Barry Jenkins sostiene “non faro più film in live action”
Il regista di Mufasa rilascia un’intervista in cui si dice non interessato ai film in live action e parla del rapporto artistico con Disney. Non sarà lui a dirigere Mufasa 2.
Barry Jenkins, durante un’intervista a Vulture, ha manifestato la sua insofferenza verso l’esperienza avuta come regista del film in live action Mufasa e le pressioni che riceveva: “Non posso twittare sul Super Bowl senza che qualcuno mi ricordi che sto facendo questo cazzo di film. Cosa ne sa Barry Jenkins di effetti visivi? Perché diavolo dovrebbe fare questo film?”. Ha sostanzialmente ribadito che il live action non è il suo mondo e che vuole tornare a lavorare con le persone in carne e ossa: “Voglio ritornare a cercare la chimica per l’alchimia attraverso gli attori, la luce e l’ambiente”.
Il premio Oscar per Moonlight afferma di aver tenuto che il film della Disney avesse delle caratteristiche compatibili con il suo modo di girare: “Ci sono molti piani sequenza e scene lunghe, mi sono ispirato ai maestri del cinema lento come Béla Tarr, Jia Zhangke e Gus Van Sant”. Ha poi ammesso che la casa di produzione, la Disney, si era detta preoccupata per questa lentezza, ma non si è mai opposta alle sue decisioni artistiche.

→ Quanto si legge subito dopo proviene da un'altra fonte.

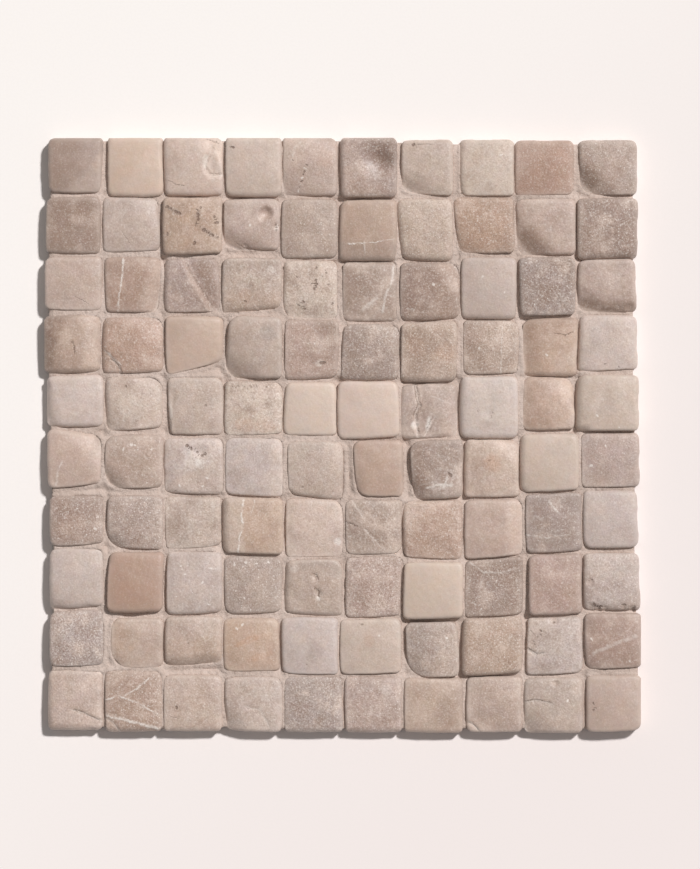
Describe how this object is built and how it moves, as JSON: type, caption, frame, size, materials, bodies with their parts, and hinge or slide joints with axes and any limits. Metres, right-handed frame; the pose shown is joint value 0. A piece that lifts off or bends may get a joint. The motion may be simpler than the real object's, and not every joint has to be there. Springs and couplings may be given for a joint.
{
  "type": "mosaic tile sheet",
  "caption": "Square sheet of tumbled stone mosaic in mixed beige, pink and grey tones, grouted, on a backing net.",
  "frame": {"origin": "centre of the ten by ten grid, on the back of the net", "axes": "+Z out of the face, +Y to the top row of the picture, +X to its right"},
  "size_m": [0.299, 0.298, 0.012],
  "materials": {
    "cream_stone": "tumbled, honed matt, worn round at the edges",
    "honey_stone": "tumbled, honed matt, worn round at the edges",
    "gold_stone": "tumbled, honed matt, worn round at the edges",
    "terracotta_stone": "tumbled, honed matt, worn round at the edges",
    "tan_stone": "tumbled, honed matt, worn round at the edges",
    "rose_stone": "tumbled, honed matt, worn round at the edges",
    "blush_stone": "tumbled, honed matt, worn round at the edges",
    "greige_stone": "tumbled, honed matt, worn round at the edges",
    "pale_stone": "tumbled, honed matt, worn round at the edges",
    "taupe_stone": "tumbled, honed matt, worn round at the edges",
    "mauve_stone": "tumbled, honed matt, worn round at the edges",
    "slate_stone": "tumbled, honed matt, worn round at the edges",
    "grout": "fine sanded cement grout, matt",
    "net": "woven glass fibre net, dressed, satin"
  },
  "bodies": {
    "root": {"cream_stones": "cream_stone", "honey_stones": "honey_stone", "gold_stones": "gold_stone", "terracotta_stones": "terracotta_stone", "tan_stones": "tan_stone", "rose_stones": "rose_stone", "blush_stones": "blush_stone", "greige_stones": "greige_stone", "pale_stones": "pale_stone", "taupe_stones": "taupe_stone", "mauve_stones": "mauve_stone", "slate_stones": "slate_stone", "grout": "grout", "backing_net": "net"}
  },
  "joints": []
}
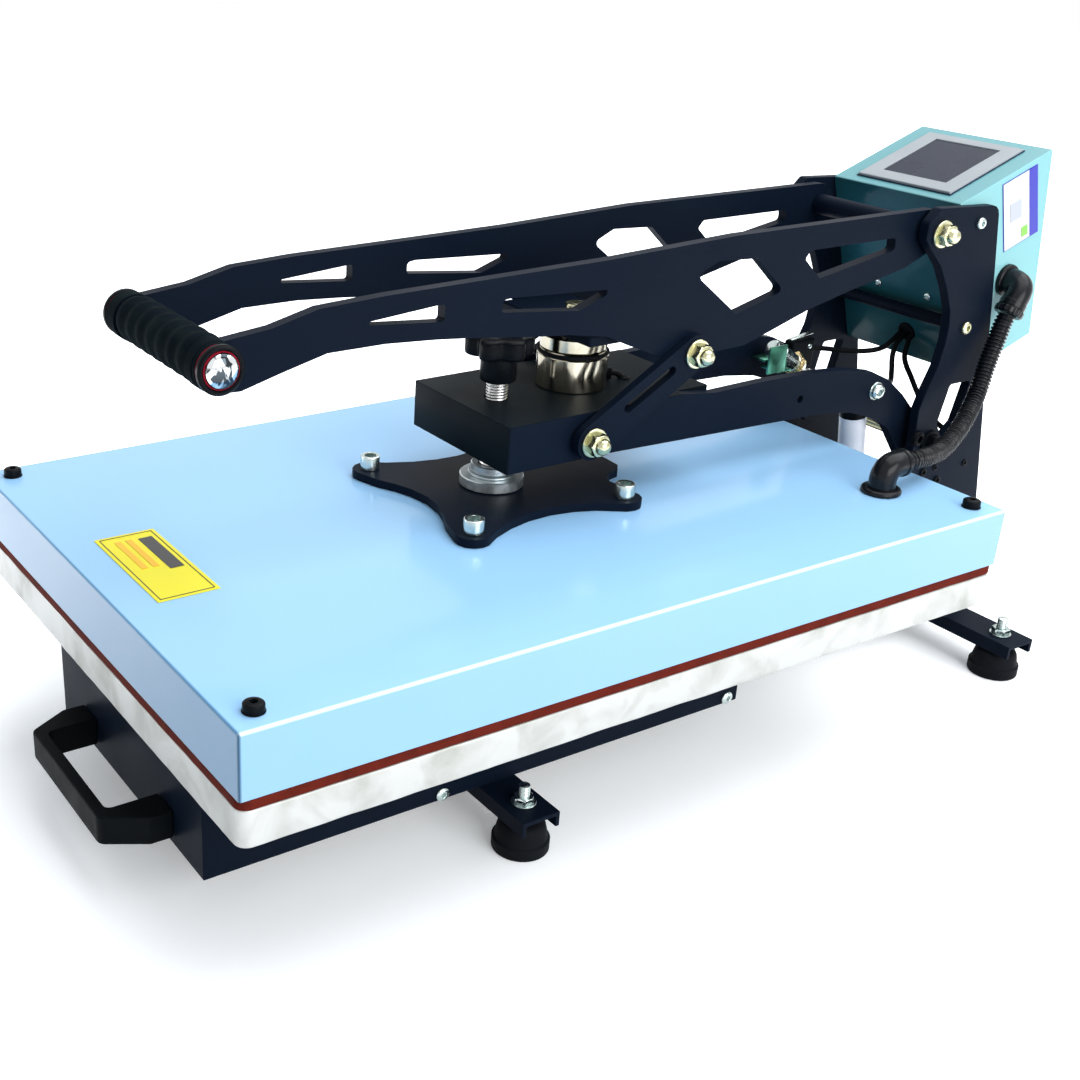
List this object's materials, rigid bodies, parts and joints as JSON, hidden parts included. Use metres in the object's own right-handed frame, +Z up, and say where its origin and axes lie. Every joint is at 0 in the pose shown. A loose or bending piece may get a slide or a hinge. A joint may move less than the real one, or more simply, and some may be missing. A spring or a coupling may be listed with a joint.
{
  "type": "clamshell heat press",
  "caption": "Clamshell heat press with lever and link clamp, magnetic hold-down, slide-out lower platen, telescopic rails and a tilted control box on rear posts.",
  "frame": {"origin": "on the floor, at the centre of the whole object's footprint box", "axes": "+Z up; -Y is the operator's side, where the grip and the drawer handle are; +X is to the operator's right when facing the press from the front"},
  "size_m": [0.4, 0.8175, 0.4043],
  "materials": {
    "black_powder_coat": "satin black powder coat",
    "blue_enamel": "gloss sky-blue stove enamel",
    "mint_enamel": "satin mint-green stove enamel",
    "silicone_pad": "matt brick-red silicone sponge",
    "brushed_aluminium": "milled and brushed aluminium",
    "black_rubber": "matt black rubber",
    "black_plastic": "satin black nylon",
    "nickel_plate": "bright nickel plate",
    "zinc_plate": "yellow zinc plate",
    "steel": "bare turned or rolled steel",
    "screen_glass": "grey panel with a dark glass window"
  },
  "bodies": {
    "base": {"base_tray": "black_powder_coat", "crossbar_front": "black_powder_coat", "crossbar_rear": "black_powder_coat", "foot_front_left": "black_rubber", "foot_front_right": "black_rubber", "foot_rear_left": "black_rubber", "foot_rear_right": "black_rubber", "slide_outer_left": "steel", "slide_outer_right": "steel", "post_left": "black_powder_coat", "post_right": "black_powder_coat", "rear_plate": "black_powder_coat", "tie_rod": "black_powder_coat", "control_box": "mint_enamel", "control_box_panel": "mint_enamel", "touch_screen": "screen_glass", "box_gland": "black_plastic", "lever_shaft": "zinc_plate", "arm_shaft": "zinc_plate", "conduit": "black_plastic", "switch_cable": "black_rubber", "magnet_cable": "black_rubber", "earth_cable": "black_rubber"},
    "slide_middle": {"slide_middle_left": "steel", "slide_middle_right": "steel"},
    "drawer": {"slide_inner_left": "steel", "slide_inner_right": "steel", "drawer_box": "black_powder_coat", "drawer_handle": "black_plastic", "lower_platen": "brushed_aluminium", "silicone_pad": "silicone_pad"},
    "press_arm": {"arm_plate_left": "black_powder_coat", "arm_plate_right": "black_powder_coat", "press_block": "black_powder_coat", "electromagnet": "nickel_plate", "limit_switch": "black_plastic", "arm_damper": "steel"},
    "damper_rod": {"damper_rod": "steel"},
    "upper_platen": {"heater_cover": "blue_enamel", "heating_platen": "brushed_aluminium", "spider_plate": "black_powder_coat", "thrust_collar": "steel", "cover_gland": "black_plastic"},
    "spindle": {"spindle": "steel", "pressure_knob": "black_plastic"},
    "lever": {"lever_plate_left": "black_powder_coat", "lever_plate_right": "black_powder_coat", "lever_sleeve": "black_powder_coat", "grip_sleeve": "black_rubber", "grip_tube": "steel", "armature": "nickel_plate", "armature_bridge": "black_powder_coat", "link_bolt_upper_left": "zinc_plate", "link_bolt_upper_right": "zinc_plate"},
    "links": {"link_left": "black_powder_coat", "link_right": "black_powder_coat", "link_bolt_lower_left": "zinc_plate", "link_bolt_lower_right": "zinc_plate"},
    "gas_rod": {"gas_spring_rod": "steel"},
    "gas_barrel": {"gas_spring_barrel": "black_powder_coat"}
  },
  "joints": [
    {"name": "lever_hinge", "type": "hinge", "parent": "base", "child": "lever", "pos_m": [0, 0.2627, 0.353], "axis": [-1, 0, 0], "range_deg": [0, 70]},
    {"name": "arm_hinge", "type": "hinge", "parent": "base", "child": "press_arm", "pos_m": [0, 0.2957, 0.184], "axis": [-1, 0, 0], "range_deg": [0, 42.7], "deforming": ["conduit", "magnet_cable", "switch_cable"]},
    {"name": "link_hinge", "type": "hinge", "parent": "lever", "child": "links", "pos_m": [0, 0.0342, 0.2925], "axis": [1, 0, 0], "range_deg": [0, 101.2]},
    {"name": "gas_rod_hinge", "type": "hinge", "parent": "base", "child": "gas_rod", "pos_m": [0.033, 0.2677, 0.061], "axis": [-1, 0, 0], "range_deg": [0, 14.4]},
    {"name": "gas_slide", "type": "slide", "parent": "gas_rod", "child": "gas_barrel", "axis": [0, -0.1596, 0.9872], "range_m": [0, 0.0245]},
    {"name": "platen_slide", "type": "slide", "parent": "press_arm", "child": "upper_platen", "axis": [0, 0, 1], "range_m": [0, 0.006]},
    {"name": "knob_turn", "type": "hinge", "parent": "upper_platen", "child": "spindle", "pos_m": [0, -0.0843, 0.291], "axis": [0, 0, 1], "range_deg": [0, 1081]},
    {"name": "drawer_slide", "type": "slide", "parent": "base", "child": "drawer", "axis": [0, -1, 0], "range_m": [0, 0.3]},
    {"name": "slide_middle_slide", "type": "slide", "parent": "base", "child": "slide_middle", "axis": [0, -1, 0], "range_m": [0, 0.1501]},
    {"name": "damper_slide", "type": "slide", "parent": "press_arm", "child": "damper_rod", "axis": [0, -0.8575, 0.5145], "range_m": [0, 0.003], "stiffness_N_per_m": 300, "springref_m": -0.002}
  ],
  "couplings": [
    {"joint": "arm_hinge", "follows": "lever_hinge", "ratio": 0.6071},
    {"joint": "link_hinge", "follows": "lever_hinge", "ratio": 1.4399},
    {"joint": "gas_rod_hinge", "follows": "lever_hinge", "ratio": 0.204},
    {"joint": "gas_slide", "follows": "lever_hinge", "m_per_rad": 0.0198},
    {"joint": "knob_turn", "follows": "platen_slide", "rad_per_m": 3141.6},
    {"joint": "slide_middle_slide", "follows": "drawer_slide", "ratio": 0.5}
  ]
}
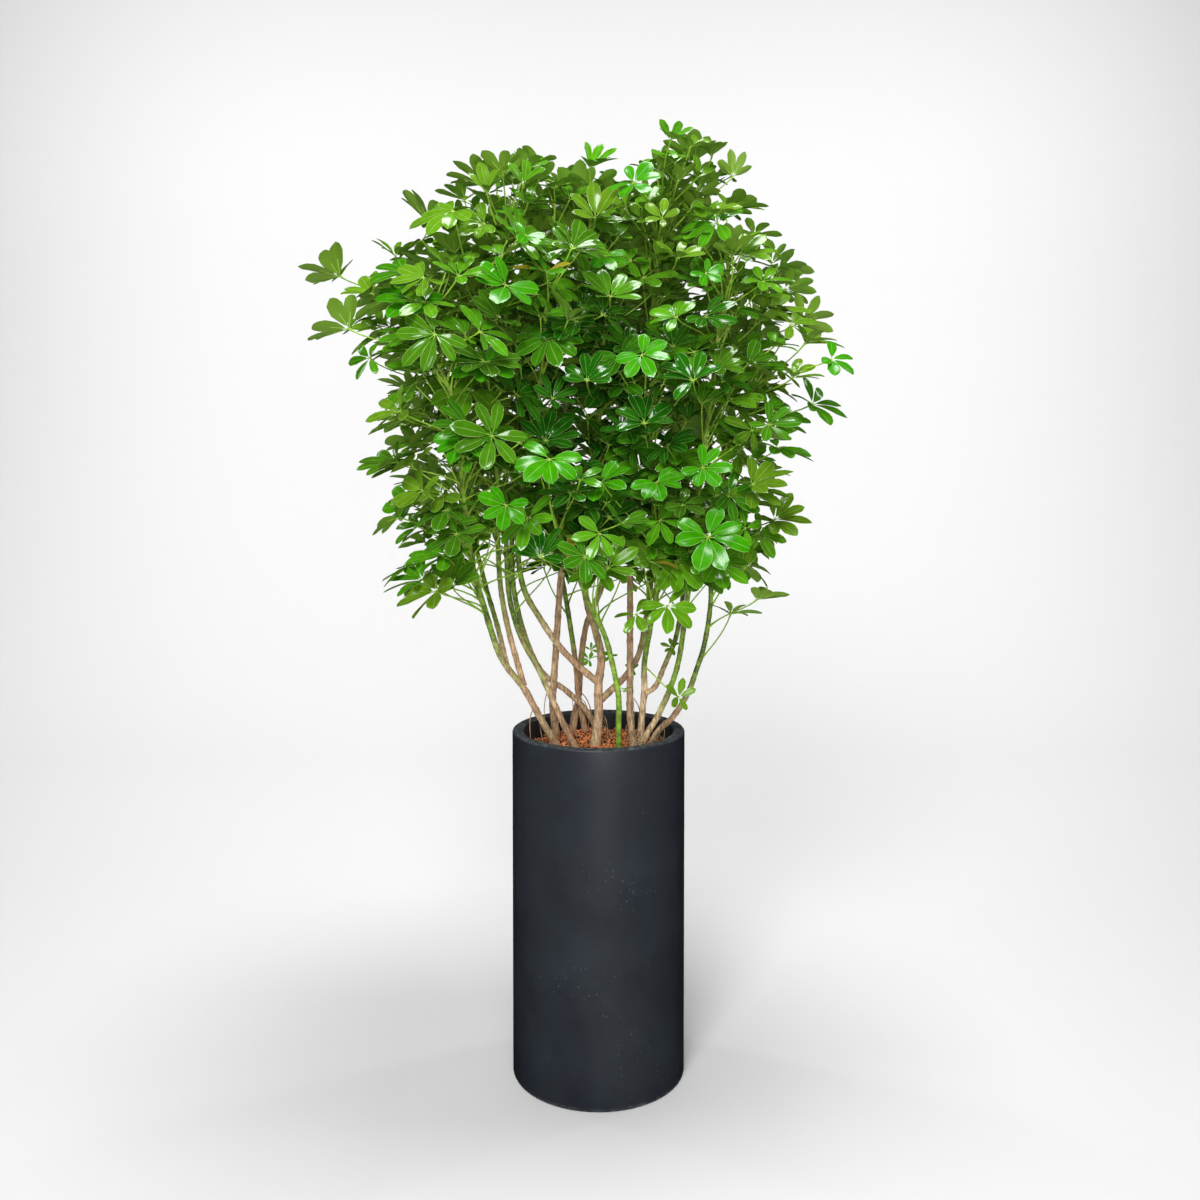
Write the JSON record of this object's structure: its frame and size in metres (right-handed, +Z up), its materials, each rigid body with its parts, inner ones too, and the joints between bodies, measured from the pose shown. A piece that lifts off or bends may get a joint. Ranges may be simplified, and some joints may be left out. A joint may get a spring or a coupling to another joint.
{
  "type": "potted umbrella plant",
  "caption": "Bushy dwarf umbrella plant with glossy palm-shaped leaves on many slim stems, in a tall straight-sided round planter topped with husk chips.",
  "frame": {"origin": "middle of the planter's flat foot, where it stands on the floor", "axes": "+Z up along the planter's axis, -Y to the front, +X to the right as seen from the front"},
  "size_m": [0.958, 0.6825, 1.6649],
  "materials": {
    "planter": "matte",
    "soil": "matte",
    "husk": "matte",
    "bark": "matte",
    "leaf": "satin"
  },
  "bodies": {
    "root": {"planter": "planter", "potting_soil": "soil", "husk_mulch": "husk", "woody_base_01": "bark", "woody_base_02": "bark", "woody_base_03": "bark", "woody_base_04": "bark", "woody_base_05": "bark", "woody_base_06": "bark", "woody_base_07": "bark", "woody_base_08": "bark", "woody_base_09": "bark", "woody_base_10": "bark", "woody_base_11": "bark", "leafy_stem_01": "leaf", "leafy_stem_02": "leaf", "leafy_stem_03": "leaf", "leafy_stem_04": "leaf", "leafy_stem_05": "leaf", "leafy_stem_06": "leaf", "leafy_stem_07": "leaf", "leafy_stem_08": "leaf", "leafy_stem_09": "leaf", "leafy_stem_10": "leaf", "leafy_stem_11": "leaf", "leafy_stem_12": "leaf", "leafy_stem_13": "leaf", "leafy_stem_14": "leaf", "leafy_stem_15": "leaf", "leafy_stem_16": "leaf", "leafy_stem_17": "leaf"}
  },
  "joints": []
}
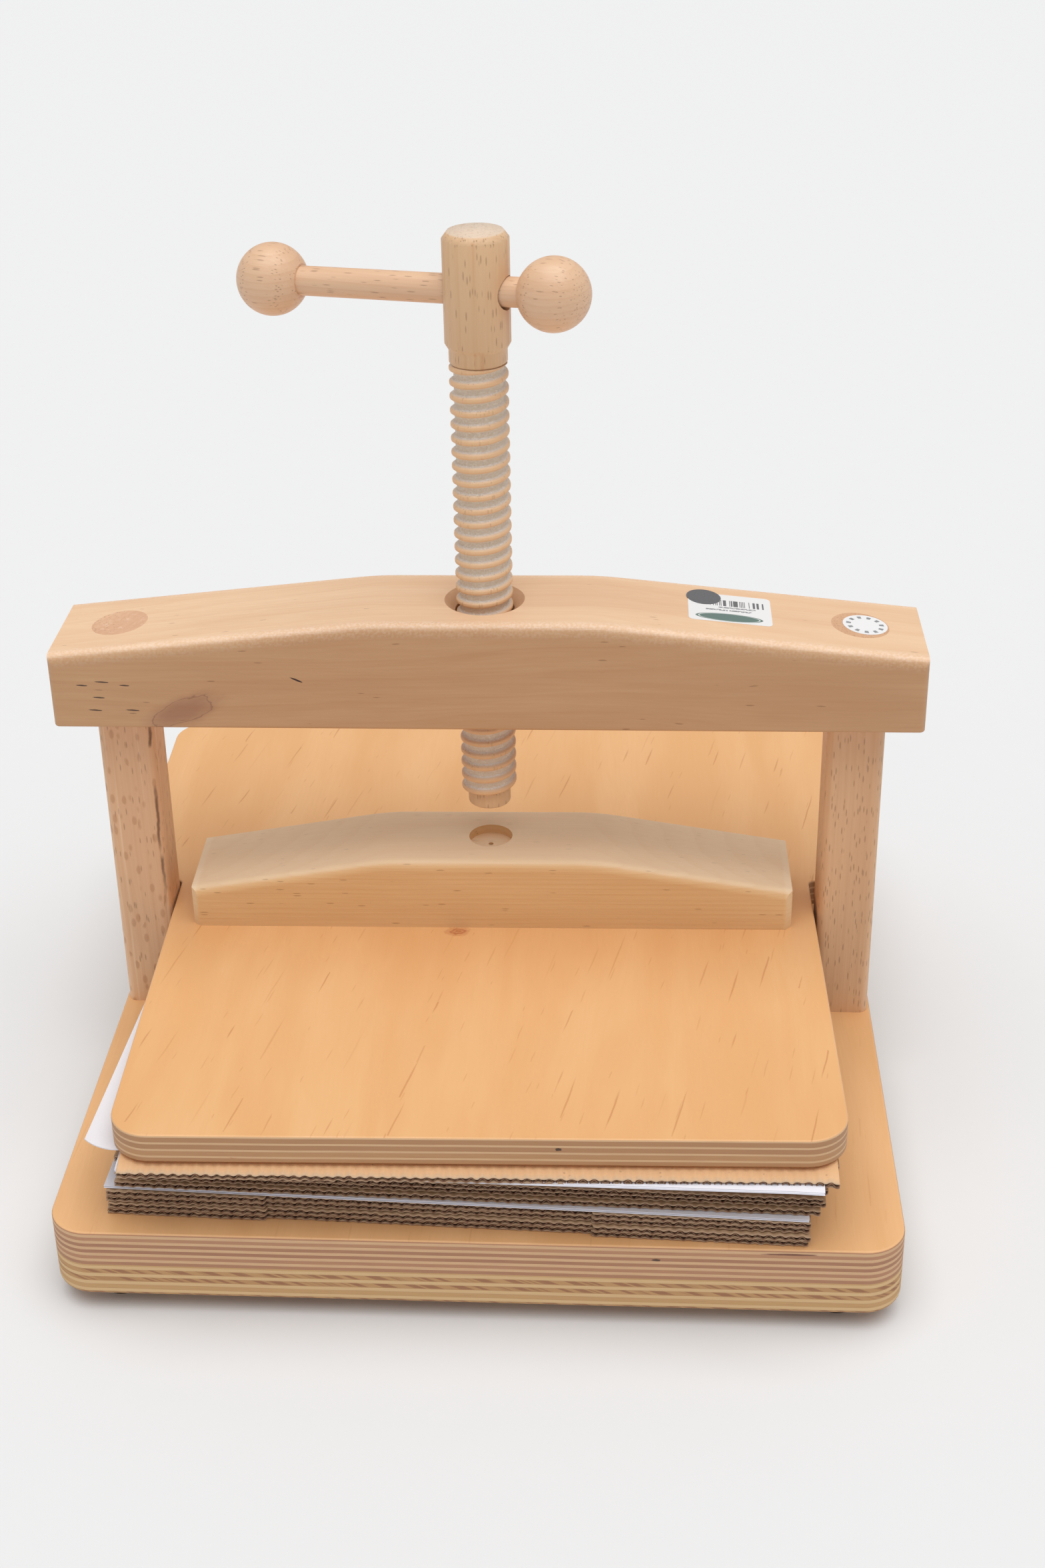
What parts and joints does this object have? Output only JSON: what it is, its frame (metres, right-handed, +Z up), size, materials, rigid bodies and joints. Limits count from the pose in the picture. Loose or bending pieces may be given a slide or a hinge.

Nell’intervista si è parlato anche del progetto futuro del regista, il biopic di Alvin Ailey, ballerino e coreografo afro-americano. Il regista ha ribadito che non vede l’ora di tornare a riabbracciare un set con strumenti più limitati.
Sembra una politica delle grandi major di produzione ricercare registi autoriali e indipendenti, come Chloé Zhao, che, fresca di Oscar per Nomadland, ha girato Eternals, una produzione Marvel, non sembrando però mai veramente a suo agio. Più convincente è Taika Waititi, che alterna i film della saga del supereroe Thor (sempre Marvel) ad opere molto meno commerciali, come Jojo Rabbit e Chi segna vince.
Anche Tim Burton si è fatto sedurre dalla Disney per girare Dumbo e in seguito ha rilasciato alcune interviste dicendo che, dopo questa esperienza, aveva pensato di ritirarsi dalla regia. Tuttavia, il sequel di Beetlejuice gli ha ridato una nuova energia.
Può essere che le pressioni dovute ai costi di produzione, l’illimitatezza di strumenti e il controllo da parte delle grandi produzioni portino i registi ad avere un vuoto di stimoli. È possibile che l’equazione sia: molte possibilità economiche, tanti strumenti e un maggiore controllo dalla produzione portano a poca creatività. Forse, per alcuni registi, questa è la morte dell’arte.